__STATED TASK__
Reproduce exactly the lines of the material beneath, from the line that contains "bpy.data.objects.remove(obj)" to the line that contains "blue: Blue, 0 to 255.", both included, and no other lines.

__DATA__
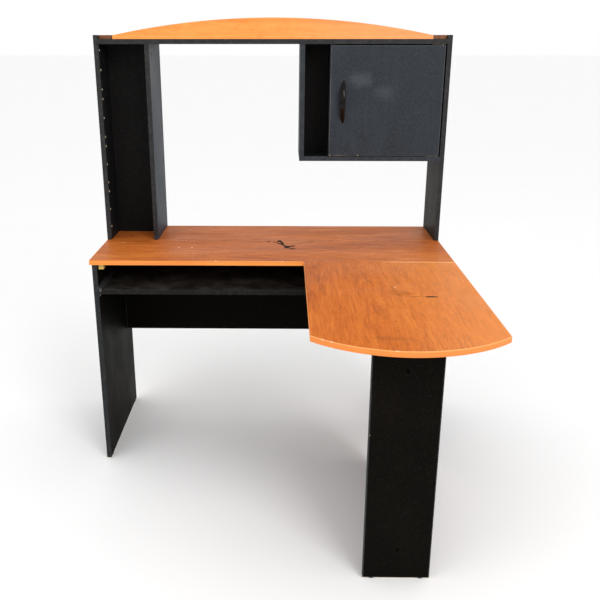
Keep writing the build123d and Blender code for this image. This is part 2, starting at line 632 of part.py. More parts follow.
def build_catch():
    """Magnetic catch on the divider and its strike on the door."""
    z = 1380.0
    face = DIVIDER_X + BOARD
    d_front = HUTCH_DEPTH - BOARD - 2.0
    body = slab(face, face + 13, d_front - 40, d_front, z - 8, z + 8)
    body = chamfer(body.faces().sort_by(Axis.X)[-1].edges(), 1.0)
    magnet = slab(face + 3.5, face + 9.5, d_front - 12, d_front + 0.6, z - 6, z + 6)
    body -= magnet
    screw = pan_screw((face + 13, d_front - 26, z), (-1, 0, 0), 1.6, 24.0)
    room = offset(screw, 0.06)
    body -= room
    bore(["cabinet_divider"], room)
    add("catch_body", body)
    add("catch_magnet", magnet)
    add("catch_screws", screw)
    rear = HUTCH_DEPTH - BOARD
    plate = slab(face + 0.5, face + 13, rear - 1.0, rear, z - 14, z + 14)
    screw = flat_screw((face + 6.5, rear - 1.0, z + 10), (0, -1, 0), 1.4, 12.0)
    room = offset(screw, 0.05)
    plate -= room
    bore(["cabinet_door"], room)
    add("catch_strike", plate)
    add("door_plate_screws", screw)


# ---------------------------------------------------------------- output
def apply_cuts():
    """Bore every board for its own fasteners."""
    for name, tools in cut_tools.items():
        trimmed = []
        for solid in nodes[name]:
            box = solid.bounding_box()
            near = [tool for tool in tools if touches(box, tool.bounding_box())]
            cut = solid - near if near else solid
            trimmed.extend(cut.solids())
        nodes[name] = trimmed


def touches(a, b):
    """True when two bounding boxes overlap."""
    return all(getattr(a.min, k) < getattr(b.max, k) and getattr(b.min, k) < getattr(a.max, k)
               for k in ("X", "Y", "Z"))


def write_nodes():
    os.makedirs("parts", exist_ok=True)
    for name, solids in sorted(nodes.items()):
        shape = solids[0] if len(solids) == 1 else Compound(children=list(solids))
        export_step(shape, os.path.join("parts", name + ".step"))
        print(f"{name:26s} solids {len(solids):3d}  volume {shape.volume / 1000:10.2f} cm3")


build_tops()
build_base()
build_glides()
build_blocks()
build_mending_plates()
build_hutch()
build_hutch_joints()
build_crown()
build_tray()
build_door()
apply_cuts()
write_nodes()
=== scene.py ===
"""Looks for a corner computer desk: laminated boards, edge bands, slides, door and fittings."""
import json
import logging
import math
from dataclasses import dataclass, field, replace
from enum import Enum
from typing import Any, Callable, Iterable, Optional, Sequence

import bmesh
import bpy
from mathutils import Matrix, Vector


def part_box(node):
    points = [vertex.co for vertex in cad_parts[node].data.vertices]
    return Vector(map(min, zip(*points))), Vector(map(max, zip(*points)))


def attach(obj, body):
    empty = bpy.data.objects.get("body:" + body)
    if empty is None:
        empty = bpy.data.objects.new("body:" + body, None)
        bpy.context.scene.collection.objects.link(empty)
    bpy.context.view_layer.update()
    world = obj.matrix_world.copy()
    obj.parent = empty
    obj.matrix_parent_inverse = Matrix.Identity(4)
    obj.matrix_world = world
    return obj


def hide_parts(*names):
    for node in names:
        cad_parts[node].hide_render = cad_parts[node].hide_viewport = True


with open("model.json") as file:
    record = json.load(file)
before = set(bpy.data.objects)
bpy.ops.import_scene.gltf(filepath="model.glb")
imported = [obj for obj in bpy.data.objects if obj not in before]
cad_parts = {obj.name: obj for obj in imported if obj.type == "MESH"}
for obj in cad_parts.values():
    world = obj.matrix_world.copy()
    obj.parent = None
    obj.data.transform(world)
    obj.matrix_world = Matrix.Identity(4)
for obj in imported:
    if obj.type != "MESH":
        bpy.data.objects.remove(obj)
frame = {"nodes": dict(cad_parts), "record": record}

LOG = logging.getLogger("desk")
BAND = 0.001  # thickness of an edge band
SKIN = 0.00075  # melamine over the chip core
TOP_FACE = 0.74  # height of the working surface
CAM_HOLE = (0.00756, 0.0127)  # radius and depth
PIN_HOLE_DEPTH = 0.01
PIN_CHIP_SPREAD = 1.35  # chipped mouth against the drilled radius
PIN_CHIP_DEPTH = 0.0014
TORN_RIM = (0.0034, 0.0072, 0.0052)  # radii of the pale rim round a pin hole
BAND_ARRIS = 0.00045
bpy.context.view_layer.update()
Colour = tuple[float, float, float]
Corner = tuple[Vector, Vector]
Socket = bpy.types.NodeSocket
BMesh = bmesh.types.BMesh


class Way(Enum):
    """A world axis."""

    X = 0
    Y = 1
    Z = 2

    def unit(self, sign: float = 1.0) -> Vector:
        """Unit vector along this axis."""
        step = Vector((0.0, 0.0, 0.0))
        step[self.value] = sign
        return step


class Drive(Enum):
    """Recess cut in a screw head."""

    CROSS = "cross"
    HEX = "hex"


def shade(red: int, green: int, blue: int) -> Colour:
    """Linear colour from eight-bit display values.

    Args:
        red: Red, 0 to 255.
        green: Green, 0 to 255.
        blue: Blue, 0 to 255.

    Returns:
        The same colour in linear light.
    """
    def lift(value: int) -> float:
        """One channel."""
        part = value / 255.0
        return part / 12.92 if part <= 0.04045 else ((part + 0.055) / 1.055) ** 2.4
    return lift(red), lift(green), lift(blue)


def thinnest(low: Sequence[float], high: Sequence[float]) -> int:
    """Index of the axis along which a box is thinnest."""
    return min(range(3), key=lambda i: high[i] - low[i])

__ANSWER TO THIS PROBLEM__
        bpy.data.objects.remove(obj)
frame = {"nodes": dict(cad_parts), "record": record}

LOG = logging.getLogger("desk")
BAND = 0.001  # thickness of an edge band
SKIN = 0.00075  # melamine over the chip core
TOP_FACE = 0.74  # height of the working surface
CAM_HOLE = (0.00756, 0.0127)  # radius and depth
PIN_HOLE_DEPTH = 0.01
PIN_CHIP_SPREAD = 1.35  # chipped mouth against the drilled radius
PIN_CHIP_DEPTH = 0.0014
TORN_RIM = (0.0034, 0.0072, 0.0052)  # radii of the pale rim round a pin hole
BAND_ARRIS = 0.00045
bpy.context.view_layer.update()
Colour = tuple[float, float, float]
Corner = tuple[Vector, Vector]
Socket = bpy.types.NodeSocket
BMesh = bmesh.types.BMesh


class Way(Enum):
    """A world axis."""

    X = 0
    Y = 1
    Z = 2

    def unit(self, sign: float = 1.0) -> Vector:
        """Unit vector along this axis."""
        step = Vector((0.0, 0.0, 0.0))
        step[self.value] = sign
        return step


class Drive(Enum):
    """Recess cut in a screw head."""

    CROSS = "cross"
    HEX = "hex"


def shade(red: int, green: int, blue: int) -> Colour:
    """Linear colour from eight-bit display values.

    Args:
        red: Red, 0 to 255.
        green: Green, 0 to 255.
        blue: Blue, 0 to 255.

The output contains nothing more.